After dinner, Bank took me to the “cheap” mall (the one
Bangkok residents prefer, as opposed to the “luxury” mall, where Chinese
tourists tend to shop) to get a universal plug adapter. It was like all of New Jersey in a single
building. White lino, huge escalators, rows of electronics, and (okay, you won’t find this in New Jersey) a
whole hall full of posh imported foods. (Bank
pointed out that the instant-noodle shelf had been stripped bare by people
stocking up for the floods.) It’s
possible that I caved and spent 40 baht (a little under a pound) on a pack of
Ferraro Rocher, but I figure that a small taste of home to take the edge of the
culture shock is okay. :) (I also don’t
want to crack into the mountain of chocolate Margaret bought for me just
yet. I’m saving it.) In my defence, I
also got a takeaway dessert of sticky rice with coconut cream and mango from a
street vendor (it was very nice).
On the walk back, we found an open-air venue (I think it’s a
market during the day – a big concrete space set under one of the fancier
hotels) where a band was holding a rock concert for flood relief.
“Do you know them?
The band playing?” I asked.
“Nah.” Bank
laughed. “All these boy bands and girl
bands, and I never know their names! All
the bands my own age, I know, but I’m getting old now.”
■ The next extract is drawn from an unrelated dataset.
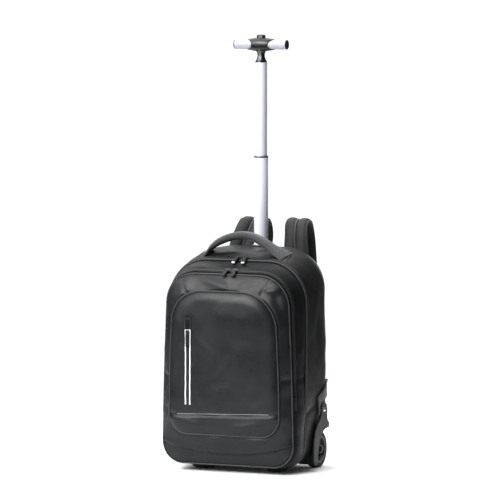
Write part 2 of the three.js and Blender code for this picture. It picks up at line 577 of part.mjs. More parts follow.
// The tab's line on the bag's side above the housing: shares of the bag's depth, and of the tab's width
const TAB_PATH = table(["depth", "rise"], [
  [0.62, 0],
  [0.69, 0.23],
  [0.761, 0.46],
  [0.819, 0.65],
  [0.876, 0.82],
  [0.912, 0.92],
]);
const tabX = (y, z) => sideAt(y, z) + TAB.lift + TAB.thick / 2;
for (const [name, side] of SIDES) {
  const rows = STRAP_PATH.map((row) => {
    const splay = row.splay * STRAP.splay * (Math.PI / 180);
    const x = side * row.x * BAG.width + row.sway * STRAP.sway[name];
    return {
      at: new THREE.Vector3(x, strapY + row.behind * STRAP.standOff, row.z * BAG.height),
      across: new THREE.Vector3(Math.cos(splay), -side * Math.sin(splay), 0),
      wide: row.wide * STRAP.wide,
      thick: STRAP.thick,
    };
  });
  add("shoulder_strap_" + name, strap(rows, { steps: 26, round: 0.8 }), webbing);

  // The tab lies on the bag's side, and its webbing goes round the back corner up to the pad's end
  const tabRows = TAB_PATH.map(({ depth, rise }) => {
    const [y, z] = [seamY({ y: depth }), HOUSING.tongueTop + TAB.overHousing + rise * TAB.wide];
    const at = new THREE.Vector3(side * tabX(y, z), y, z);
    return { at, across: new THREE.Vector3(0, 0, 1), wide: TAB.wide, thick: TAB.thick };
  });
  add("strap_tab_" + name, strap(tabRows, { steps: 10, round: 0 }), webbing);
  const [before, tabEnd] = tabRows.slice(-2).map((row) => row.at);
  const onward = tabEnd.clone().sub(before).normalize();
  const padEnd = rows.at(-1).at;
  const padAlong = padEnd.clone().sub(rows.at(-2).at).normalize();
  const start = padEnd.clone().addScaledVector(padAlong, 2 * GAP);
  const web = WEB_PATH.map((row) => ({
    at: new THREE.Vector3(THREE.MathUtils.lerp(start.x, tabEnd.x, row.toTab),
      strapY + row.behind * STRAP.standOff, row.z * BAG.height),
    across: new THREE.Vector3(1 - row.toTab, 0, side * row.toTab),
  }));
  const webRows = [
    { at: start, across: new THREE.Vector3(1, 0, 0) },
    { at: start.clone().addScaledVector(padAlong, BUCKLE.long * 0.7), across: new THREE.Vector3(1, 0, 0) },
    ...web,
    { at: tabEnd.clone().addScaledVector(onward, TAB.lead), across: new THREE.Vector3(0, 0, side) },
    { at: tabEnd.clone().addScaledVector(onward, 2 * GAP), across: new THREE.Vector3(0, 0, side) },
  ].map((row) => ({ ...row, wide: STRAP.webWide, thick: STRAP.webThick }));
  add("strap_webbing_" + name, strap(webRows, { steps: 18, round: 0 }), webbing);

  // Ladder buckle, laid on the outside of the webbing just below the pad
  const [webStart, webNext] = [webRows[0].at, webRows[1].at];
  const down = webNext.clone().sub(webStart).normalize();
  const wide = new THREE.Vector3(1, 0, 0).addScaledVector(down, -down.x).normalize();
  const out = wide.clone().cross(down);
  if (out.y < 0) out.negate();
  const plate = block([-BUCKLE.wide / 2, 0, 0], [BUCKLE.wide / 2, BUCKLE.long, BUCKLE.thick]);
  const slotLong = (BUCKLE.long - 3 * BUCKLE.bar) / 2;
  const slots = [0, 1].map((k) => {
    const low = BUCKLE.bar + k * (slotLong + BUCKLE.bar);
    return block([-STRAP.webWide / 2, low, -1], [STRAP.webWide / 2, low + slotLong, BUCKLE.thick + 1]);
  });
  const buckle = cut(plate, ...slots);
  const corner = wide.clone().cross(down).dot(out) > 0 ? wide : wide.clone().negate();
  const turn = new THREE.Matrix4().makeBasis(corner, down, out);
  turn.setPosition(webStart.clone().addScaledVector(out, STRAP.thick / 2 + GAP));
  add("ladder_buckle_" + name, outwards(indexed(buckle.applyMatrix4(turn))), black);
}

// Telescopic pole: a fixed outer tube in the bag, a middle tube and a top tube that carries the grip
const crownTop = BAG.height + GAP;
const poleFoot = sectionAt(POLE.outerRadius).foot * BAG.height + CLOTH.wall + 3 * GAP;
add("pole_collar", tube(COLLAR.radius, POLE.outerRadius + GAP, crownTop, crownTop + COLLAR.thick), black);
const outerTop = crownTop + COLLAR.thick;
const outerInner = POLE.outerRadius - POLE.wall;
add("pole_outer", turned([
  [0, poleFoot], [POLE.outerRadius, poleFoot], [POLE.outerRadius, outerTop], [outerInner, outerTop],
  [outerInner, poleFoot + POLE.floor], [0, poleFoot + POLE.floor],
]), anodised);
const middle = new THREE.Group();
const middleTop = POLE.joint - GAP;
const middleInner = POLE.middleRadius - POLE.wall;
add("pole_middle", tube(POLE.middleRadius, middleInner, outerTop - POLE.overlap, middleTop), anodised, middle);
const ring = tube(POLE.middleRadius + GAP, middleInner, POLE.joint, POLE.joint + POLE.ringTall);
add("pole_ring", ring, black, middle);
const upper = new THREE.Group();
const topInner = POLE.topRadius - POLE.wall;
const neckFoot = POLE.grip - NECK.drop;
add("pole_top", tube(POLE.topRadius, topInner, POLE.joint - POLE.overlap, neckFoot - GAP), anodised, upper);

// Grip: a moulded hub on a waisted neck, two bar halves with end caps, and the release button
const hubBody = new THREE.SphereGeometry(1, 16, 10)
  .rotateZ(Math.PI / 2)
  .scale(GRIP.hubSwell, GRIP.hubDeep / 2, GRIP.hubTall / 2)
  .translate(0, 0, POLE.grip);
const hubReach = BAG.depth;
const hubSpan = block([-GRIP.hubHalf, -hubReach, 0], [GRIP.hubHalf, hubReach, 2 * POLE.grip]);
const neck = turned([
  [0, neckFoot],
  [NECK.footRadius, neckFoot],
  [NECK.footRadius, neckFoot + NECK.tall * 0.12],
  [NECK.waistRadius, neckFoot + NECK.tall * 0.42],
  [NECK.waistRadius + 1, neckFoot + NECK.tall * 0.7],
  [NECK.headRadius, neckFoot + NECK.tall],
  [0, neckFoot + NECK.tall],
]);
const hubTop = POLE.grip + GRIP.hubTall / 2;
const buttonBlock = (grow, low, high) => {
  const [x, y] = [BUTTON.wide / 2 + grow, BUTTON.deep / 2 + grow];
  return block([-x, -y, low], [x, y, high]);
};
const buttonPocket = buttonBlock(GAP, hubTop - BUTTON.pocket, hubTop + BUTTON.pocket);
add("handle_hub", cut(join(keep(hubBody, hubSpan), neck), buttonPocket), greyPlastic, upper);
for (const [name, side] of SIDES) {
  const along = (low, high) =>
    mirrored(rod(GRIP.barRadius, low, high).rotateY(Math.PI / 2).translate(0, 0, POLE.grip), side);
  const capFoot = GRIP.halfLong - GRIP.capLong;
  add("handle_bar_" + name, along(GRIP.hubHalf + GAP, capFoot - GAP), anodised, upper);
  add("handle_cap_" + name, along(capFoot, GRIP.halfLong), black, upper);
}
const button = buttonBlock(0, hubTop - BUTTON.pocket + BUTTON.travel + 2 * GAP, hubTop + BUTTON.proud);
add("handle_button", button, black, upper);
middle.add(upper);
root.add(middle);

// Feet under the front of the main compartment
const bagFloor = mainSeam.foot * BAG.height;
const footX = BAG.width / 2 - FOOT.inset;
const footRear = seamY(mainSeam) + FOOT.behindSeam + FOOT.long;
for (const [name, side] of SIDES) {
  const shape = new THREE.Shape();
  const head = bagFloor - GAP;
  shape.moveTo(-FOOT.halfWide, head);
  shape.quadraticCurveTo(-FOOT.halfWide * 0.72, 0, -FOOT.flat, 0);
  shape.lineTo(FOOT.flat, 0);
  shape.quadraticCurveTo(FOOT.halfWide * 0.72, 0, FOOT.halfWide, head);
  const options = { depth: FOOT.long, bevelEnabled: false, curveSegments: 6 };
  const solid = new THREE.ExtrudeGeometry(shape, options).rotateX(Math.PI / 2);
  add("foot_" + name, solid.translate(side * footX, footRear, 0), rubber);
}

// Wheels in moulded housings at the lower back corners
const hoodRadius = wellRadius - GAP;
const plateX = sideAt(axle.y - wellRadius, HOUSING.tongueTop) + 2 * GAP;
const plateOut = plateX + HOUSING.plate;
const housingFoot = HOUSING.foot;
const hoodRear = axle.y + WHEEL.radius;
function hoodShape() {
  const inner = hoodRadius - HOUSING.wall;
  const hood = new THREE.Shape();
  hood.moveTo(axle.y - hoodRadius, housingFoot);
  hood.lineTo(axle.y - hoodRadius, axle.z);
  hood.absarc(axle.y, axle.z, hoodRadius, Math.PI, Math.PI / 2, true);
  hood.lineTo(hoodRear, axle.z + hoodRadius);
  hood.lineTo(hoodRear, axle.z + inner);
  hood.lineTo(axle.y, axle.z + inner);
  hood.absarc(axle.y, axle.z, inner, Math.PI / 2, Math.PI, false);
  hood.lineTo(axle.y - inner, housingFoot);
  return hood;
}
function plateShape() {
  const r = hoodRadius + HOUSING.lip;
  const { bossRadius, tongueHalf, tongueTop } = HOUSING;
  const tongueY = axle.y - HOUSING.tongueShift;
  const shape = new THREE.Shape();
  shape.moveTo(hoodRear, axle.z + r);
  shape.lineTo(tongueY + tongueHalf, axle.z + r);
  shape.lineTo(tongueY + tongueHalf, tongueTop - tongueHalf);
  shape.absarc(tongueY, tongueTop - tongueHalf, tongueHalf, 0, Math.PI, false);
  const meet = Math.acos((tongueY - tongueHalf - axle.y) / r);
  shape.absarc(axle.y, axle.z, r, meet, Math.PI, false);
  shape.lineTo(axle.y - r, housingFoot + r * 0.1);
  shape.lineTo(axle.y - r * 0.9, housingFoot);
  shape.lineTo(axle.y - r * 0.5, housingFoot);
  shape.quadraticCurveTo(axle.y - bossRadius, axle.z - r * 0.42, axle.y, axle.z - bossRadius);
  shape.absarc(axle.y, axle.z, bossRadius, -Math.PI / 2, Math.PI / 3, false);
  shape.quadraticCurveTo(axle.y - r * 0.12, axle.z + r * 0.5, axle.y + r * 0.2, axle.z + r * 0.72);
  shape.lineTo(hoodRear, axle.z + r * 0.76);
  return shape;
}
const disc = (radius) => new THREE.Shape().absarc(axle.y, axle.z, radius, 0, 2 * Math.PI, false);
const wheelInner = axle.x - WHEEL.wide / 2 - WHEEL.bossOver;
const wheelOuter = axle.x + WHEEL.wide / 2 + WHEEL.bossOver;
const housing = () => {
  const start = wellInner + GAP;
  const wallPlate = sidePlate(wellShape(hoodRadius, housingFoot, hoodRear), start, start + HOUSING.wall);
  return join(
    sidePlate(hoodShape(), start, plateOut),
    wallPlate,
    sidePlate(plateShape(), plateX, plateOut, 6),
    sidePlate(disc(WHEEL.axleRadius), start + 1, plateOut - 1, 12),
    sidePlate(disc(WHEEL.axleRadius * 2), start + 1, wheelInner - GAP, 12),
    sidePlate(disc(WHEEL.axleRadius * 2), wheelOuter + GAP, plateX + 1, 12),
  );
};
for (const [name, side] of SIDES) {
  add("wheel_housing_" + name, mirrored(housing(), side), greyPlastic);
  const about = (profile) => {
    const spun = turned(profile).rotateY(Math.PI / 2);
    return mirrored(spun.translate(axle.x, axle.y, axle.z), side);
  };
  const [half, over] = [WHEEL.wide / 2, WHEEL.wide / 2 + WHEEL.bossOver];
  const [r, seat, bore] = [WHEEL.radius, WHEEL.hubRadius, WHEEL.axleRadius + WHEEL.boreRun];
  add("wheel_tyre_" + name, about([
    [seat + GAP, -half], [r - 2, -half], [r, 3 - half], [r, half - 3], [r - 2, half], [seat + GAP, half],
  ]), rubber);
  add("wheel_hub_" + name, about([
    [bore, -over], [bore * 2, -over], [seat * 0.85, -half * 0.5], [seat, -half], [seat, half],
    [seat * 0.85, half * 0.5], [bore * 2, over], [bore, over],
  ]), greyPlastic);
  const rivetZ = HOUSING.tongueTop - RIVET.drop;
  const rivet = rod(RIVET.radius, plateOut + GAP, plateOut + GAP + RIVET.thick).rotateY(Math.PI / 2);
  const rivetAt = rivet.translate(0, axle.y - HOUSING.tongueShift, rivetZ);
  add("housing_rivet_" + name, mirrored(rivetAt, side), anodised);
}

// The origin goes to the bottom centre of the whole bag's box, front to back; it stays on the pole's plane in x
const box = new THREE.Box3().setFromObject(root);
root.children.forEach((child) => (child.position.y -= (box.min.y + box.max.y) / 2));

export default root;
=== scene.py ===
import math
import bmesh
import bpy
import numpy as np
from mathutils import Matrix, Vector, noise
from mathutils.bvhtree import BVHTree


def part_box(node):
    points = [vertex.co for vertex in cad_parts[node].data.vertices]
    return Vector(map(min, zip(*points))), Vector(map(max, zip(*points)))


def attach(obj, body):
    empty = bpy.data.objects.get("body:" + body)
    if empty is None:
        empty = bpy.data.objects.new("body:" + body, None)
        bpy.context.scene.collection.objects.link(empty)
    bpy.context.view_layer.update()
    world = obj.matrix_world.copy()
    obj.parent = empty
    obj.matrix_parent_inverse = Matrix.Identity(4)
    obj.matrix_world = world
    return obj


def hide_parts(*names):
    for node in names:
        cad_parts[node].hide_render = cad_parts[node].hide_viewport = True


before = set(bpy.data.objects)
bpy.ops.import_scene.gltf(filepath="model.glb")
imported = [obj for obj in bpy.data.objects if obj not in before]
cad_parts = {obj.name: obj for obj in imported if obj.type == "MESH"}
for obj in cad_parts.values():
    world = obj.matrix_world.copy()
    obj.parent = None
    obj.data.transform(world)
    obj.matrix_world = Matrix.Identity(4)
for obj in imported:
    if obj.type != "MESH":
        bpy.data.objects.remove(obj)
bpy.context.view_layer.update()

# Camera: a long lens nine metres off, level with the grip's middle and looking slightly down. The pole's axis
# is where every size of the bag is counted from, so it is found first.
low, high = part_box("pole_top")
POLE_Y = (low[1] + high[1]) / 2
AZIMUTH, DISTANCE, EYE_HEIGHT, PITCH = 23.0, 9.11, 1.208, 4.57
lens = bpy.data.cameras.new("camera")
lens.sensor_width, lens.lens = 36, 298.8
lens.shift_x, lens.shift_y = -0.0223, -0.0074
camera = bpy.data.objects.new("camera", lens)
turn = math.radians(AZIMUTH)
camera.location = (DISTANCE * math.sin(turn), POLE_Y - DISTANCE * math.cos(turn), EYE_HEIGHT)
camera.rotation_euler = (math.radians(90 - PITCH), 0, turn)
bpy.context.collection.objects.link(camera)
bpy.context.scene.camera = camera
bpy.context.scene.view_settings.view_transform = "Standard"

# Studio: a round of white painted board under the bag and one large soft lamp at the front left. The world
# holds three bright boards, behind, at the front left and overhead, so that what faces up catches a grey sheen
# and the right side stays dark.


def linear(hex_code):
    """An sRGB hex colour as linear RGBA"""
    parts = [int(hex_code[i:i + 2], 16) / 255 for i in (1, 3, 5)]
    return (*[c / 12.92 if c <= 0.04045 else ((c + 0.055) / 1.055) ** 2.4 for c in parts], 1)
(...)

It turns out there are some parts of being in your late
twenties that span cultures. :)
So, tomorrow I have off for rest/tourism (I have a sneaking
suspicion that more of the former than the latter is going to happen), and then
I’m meeting the rest of the VSO staff for dinner.
I am not processing.
At all. My brain thinks I’m on a
jolly little jaunt to Asia, like my trip to India in the spring, and the idea
that this is going to be my home for
two years is sliding right off the surface of my mind without any hope of
sinking in just yet.
But I hope this is a good beginning.